Independent Variable: speed Dependent Variable: distance
Both variables’ histograms appears nearly normal.
ggplot(data = cars, aes(x = speed)) + geom_histogram(bins = 10) +
labs(x = "Speed" , y = "count") +
ggtitle("Speed Histogram") + theme(plot.title=element_text(hjust=0.5))+
geom_vline(xintercept = mean(cars$speed),
color = "indianred") +
geom_vline(xintercept = median(cars$speed),
color = "cornflowerblue")
ggplot(data = cars, aes(x = dist)) + geom_histogram(bins = 15) +
labs(x = "Stopping Distance (ft)" , y = "count") +
ggtitle("Stopping Distance (ft) Histogram") + theme(plot.title=element_text(hjust=0.5)) +
geom_vline(xintercept = mean(cars$dist),
color = "indianred") +
geom_vline(xintercept = median(cars$dist),
color = "cornflowerblue")
There is a strong relationship between the speed of the car and the distances needed for the car to stop. The faster the car, the longer the distance required the car to stop.
ggplot(data = cars, aes(x = speed, y = dist)) + geom_point() + geom_smooth() +
labs(x = "Speed" , y = "Stopping Distance (ft)") +
ggtitle("Speed v. Stopping Distance (ft)") + theme(plot.title=element_text(hjust=0.5))
## `geom_smooth()` using method = 'loess' and formula = 'y ~ x'
The linear function is:
\[ stopping \; distance = B_{0}+B_{1}\cdot speed\] where
\(B_{0\) is the intercept.
\(B_{1}\) is the slope.
\[ stopping \; distance = -17.5791+3.9324\cdot speed\]
m1 <- lm(dist ~ speed, data = cars)
summary(m1)
##
## Call:
## lm(formula = dist ~ speed, data = cars)
##
## Residuals:
## Min 1Q Median 3Q Max
## -29.069 -9.525 -2.272 9.215 43.201
##
## Coefficients:
## Estimate Std. Error t value Pr(>|t|)
## (Intercept) -17.5791 6.7584 -2.601 0.0123 *
## speed 3.9324 0.4155 9.464 1.49e-12 ***
## ---
## Signif. codes: 0 '***' 0.001 '**' 0.01 '*' 0.05 '.' 0.1 ' ' 1
##
## Residual standard error: 15.38 on 48 degrees of freedom
## Multiple R-squared: 0.6511, Adjusted R-squared: 0.6438
## F-statistic: 89.57 on 1 and 48 DF, p-value: 1.49e-12
ggplot(cars, aes(x = speed, y = dist)) +
geom_point() +
stat_smooth(method = "lm", col = "indianred") +
ggtitle("Speed v. Stopping Distance (ft)") + theme(plot.title=element_text(hjust=0.5))

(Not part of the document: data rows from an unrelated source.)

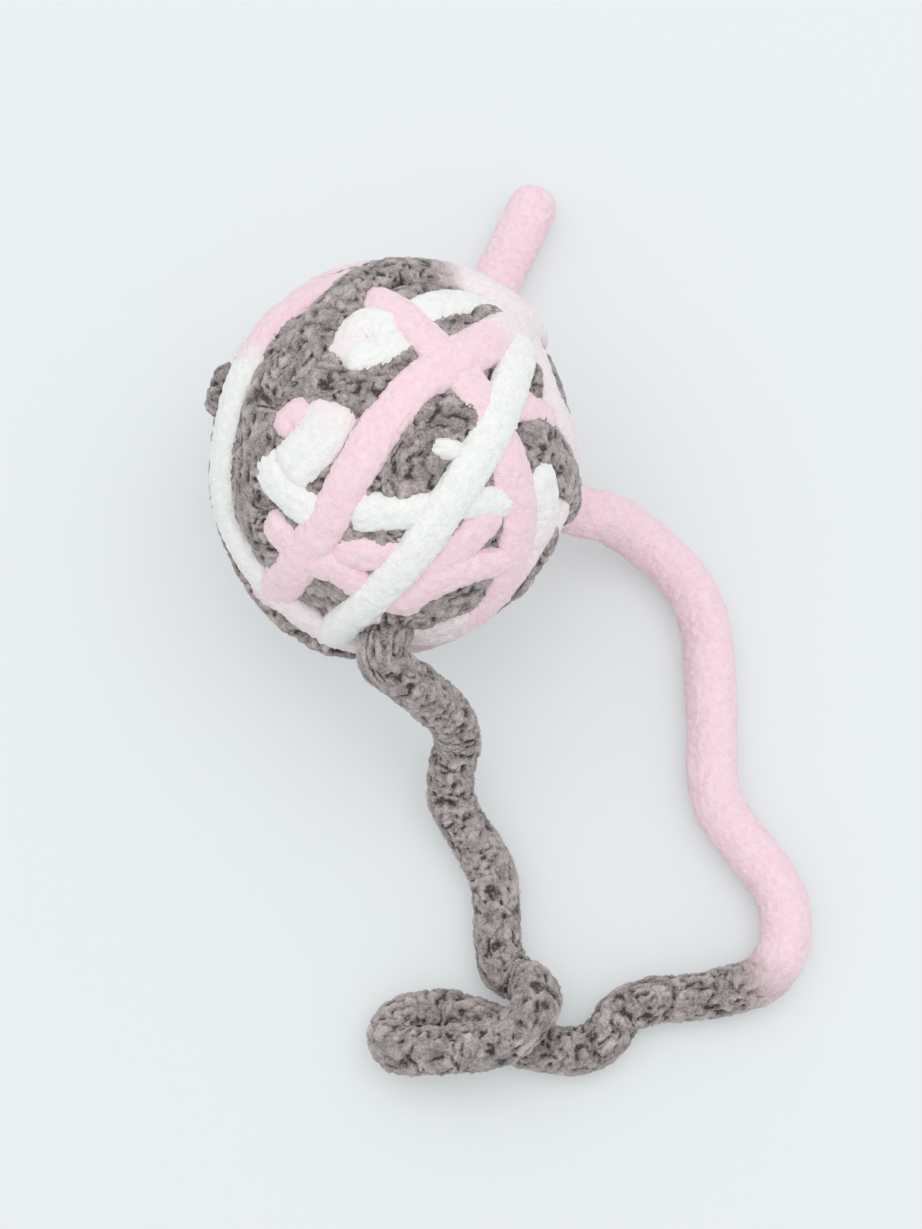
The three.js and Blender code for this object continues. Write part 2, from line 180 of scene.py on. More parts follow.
# Velvet and fuzz: their depths in mm, and the level and the rise of velvet from 0 to 1.
VELVET_DEPTH = 0.15
FUZZ_DEPTH = 0.08
BROWN_FUZZ_DEPTH = 0.03
VELVET_LEVEL = 0.7
VELVET_RISE = 0.32

# The ways of the free yarn, point by point, and the places inside the ball that it comes from.
LOOP_ROOT = [(0.0168, -0.0027, 0.0145), (0.0195, -0.0031, 0.0141)]
LOOP_HEAD = [
    (-0.001, -0.0262, 0.0311), (-0.0004, -0.0243, 0.0297), (0.0006, -0.0226, 0.0277),
    (0.0018, -0.0212, 0.0256),
]
PINK_ROUTE = [
    (0.0223, -0.0036, 0.0129), (0.025, -0.0042, 0.0115), (0.028, -0.0044, 0.0096),
    (0.031, -0.0053, 0.0069), (0.0341, -0.0071, 0.0047), (0.0373, -0.0099, 0.0037),
    (0.04, -0.0134, 0.0035), (0.0417, -0.0184, 0.0035), (0.0422, -0.0251, 0.0035),
    (0.0424, -0.0318, 0.0035), (0.0423, -0.0378, 0.0035), (0.0433, -0.0428, 0.0035),
    (0.046, -0.047, 0.0035), (0.0487, -0.0506, 0.0035), (0.0511, -0.0544, 0.0035),
    (0.0517, -0.0582, 0.0035), (0.051, -0.0621, 0.0035),
]
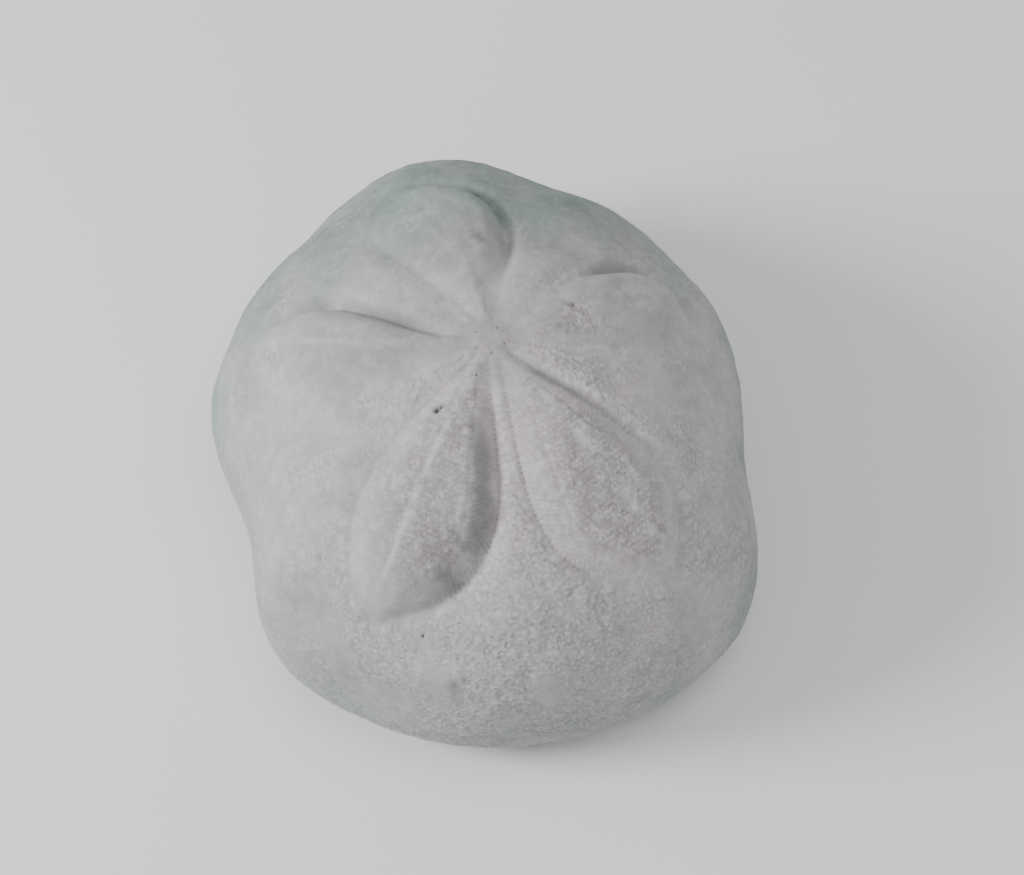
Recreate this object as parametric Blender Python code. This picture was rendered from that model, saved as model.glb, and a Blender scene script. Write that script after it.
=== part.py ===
"""Sea biscuit: the bare, dry test of an inflated sea urchin with five petals, as one solid.

+Z is up, +Y is the front, where the single petal points, and -Y is the rear. The test stands on a
flat ring under its thick margin, and the origin is under the middle of its box. The upper side is
a lobed dome with five swollen petals, each with a furrow round it. The underside is a wide hollow
with five food grooves that meet at the mouth, and the small round vent is under the rear margin.
"""
import bpy
import bmesh
import numpy as np
from mathutils import Vector

MM = 0.001

# driving dimensions of the whole test
HEIGHT = 53.5 * MM
MARGIN_HEIGHT = 15.5 * MM       # height of the widest line
SHOULDER = 2.2                  # roundness of the dome: 2 is an ellipse, more is squarer
APEX = (0.4 * MM, 1.4 * MM)     # where the petals meet, from the middle of the margin
# the five lobes of the margin: bearing from +X, how far the lobe reaches from the middle,
# and how far the hollow reaches that lies half-way to the next lobe
LOBES = {
    "right front": (29.0, 50.0 * MM, 53.0 * MM),
    "front": (97.0, 60.0 * MM, 53.5 * MM),
    "left front": (159.0, 52.0 * MM, 46.0 * MM),
    "left rear": (224.0, 54.5 * MM, 55.0 * MM),
    "right rear": (311.0, 56.5 * MM, 46.5 * MM),
}

# the petals: bearing of the axis from the apex, its bend out to the tip, its length, then for the
# clockwise and the anticlockwise side the half width, the width of the flank that slopes up from
# the furrow, and the depth of the furrow
PETALS = {
    "front": (96.0, 5.0, 42.0 * MM,
              (12.2 * MM, 6.0 * MM, 0.8 * MM), (10.8 * MM, 7.0 * MM, 0.5 * MM)),
    "left front": (180.0, -16.0, 43.5 * MM,
                   (9.0 * MM, 6.0 * MM, 0.9 * MM), (9.8 * MM, 7.5 * MM, 0.2 * MM)),
    "left rear": (238.8, 0.0, 48.5 * MM,
                  (9.4 * MM, 7.5 * MM, 0.2 * MM), (14.2 * MM, 6.5 * MM, 0.8 * MM)),
    "right rear": (302.4, 0.0, 48.5 * MM,
                   (14.6 * MM, 7.5 * MM, 0.3 * MM), (9.2 * MM, 6.0 * MM, 0.9 * MM)),
    "right front": (10.0, 5.0, 38.0 * MM,
                    (11.0 * MM, 7.5 * MM, 0.2 * MM), (9.6 * MM, 6.0 * MM, 0.9 * MM)),
}
PETAL_WIDEST = 0.68             # where a petal is widest, as a share of its length
PETAL_FULLNESS = 0.66           # below 1, the tip is blunter
PETAL_RISE = 2.2 * MM           # how far a petal swells
RISE_START = -0.1               # shares of the length between which it swells to its full rise
RISE_END = 0.6
LEAST_FLANK = 0.5 * MM
OUTLINE_STEPS = 40              # straight lines that stand for the outline of half a petal
SIDE_BLEND = 0.3                # share of the half width over which the two sides blend
FURROW_WIDTH = 2.1 * MM
FURROW_START = 0.08             # shares of the length between which a furrow deepens
FURROW_FULL = 0.3
BRIM_RISE = 0.15 * MM           # low swelling of the test just outside a furrow
BRIM_WIDTH = 2.6 * MM
BRIM_PLACE = 4.2 * MM
# low swellings and one dent, beside the petals: bearing and distance from the apex, radius and rise
SWELLINGS = (
    (53.0, 16.5 * MM, 5.5 * MM, 1.4 * MM),
    (56.0, 31.0 * MM, 8.0 * MM, 0.6 * MM),
    (136.0, 31.0 * MM, 9.0 * MM, 0.8 * MM),
    (270.0, 47.0 * MM, 10.0 * MM, 0.8 * MM),
    (325.0, 18.0 * MM, 3.5 * MM, 0.5 * MM),
    (254.0, 38.0 * MM, 5.6 * MM, -1.8 * MM),
)
PLATE_RADIUS = 3.2 * MM         # the little raised plate at the apex
PLATE_RISE = 0.5 * MM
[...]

## `geom_smooth()` using formula = 'y ~ x'
Linearity and Constant Variability: Residuals indicates the difference between the actual and predicted value. We want the the mean of residuals to be close to 0. Based on the plot below, the points are distributed around 0 in no apparent pattern. Both linearity and constant variability appear to be met.
library(ggplot2)
ggplot(data = m1, aes(x = .fitted, y = .resid)) + geom_point() +
geom_hline(yintercept = 0, linetype = "dashed") + xlab("Fitted values") +
ylab("Residuals") +
ggtitle("Residuals v. Fitted") + theme(plot.title=element_text(hjust=0.5))
Normality of Residuals: All of the points lies roughly on the line. The assumption of normality is met.
ggplot(data = m1, aes(x = .resid)) + geom_histogram(binwidth = 8) + xlab("Residuals")
ggplot(data = m1, aes(sample = .resid)) + stat_qq() +stat_qq_line(col = "red") +
xlab("Theoretical Quantities") + ylab("Standardized Resididuals")
ggtitle("Normal Q~Q ") + theme(plot.title=element_text(hjust=0.5))
## NULL
With all assumptions to be met and the adjusted R-square value for our model is 0.64, linear regression modeling appears to be an appropriate approach to model this dataset.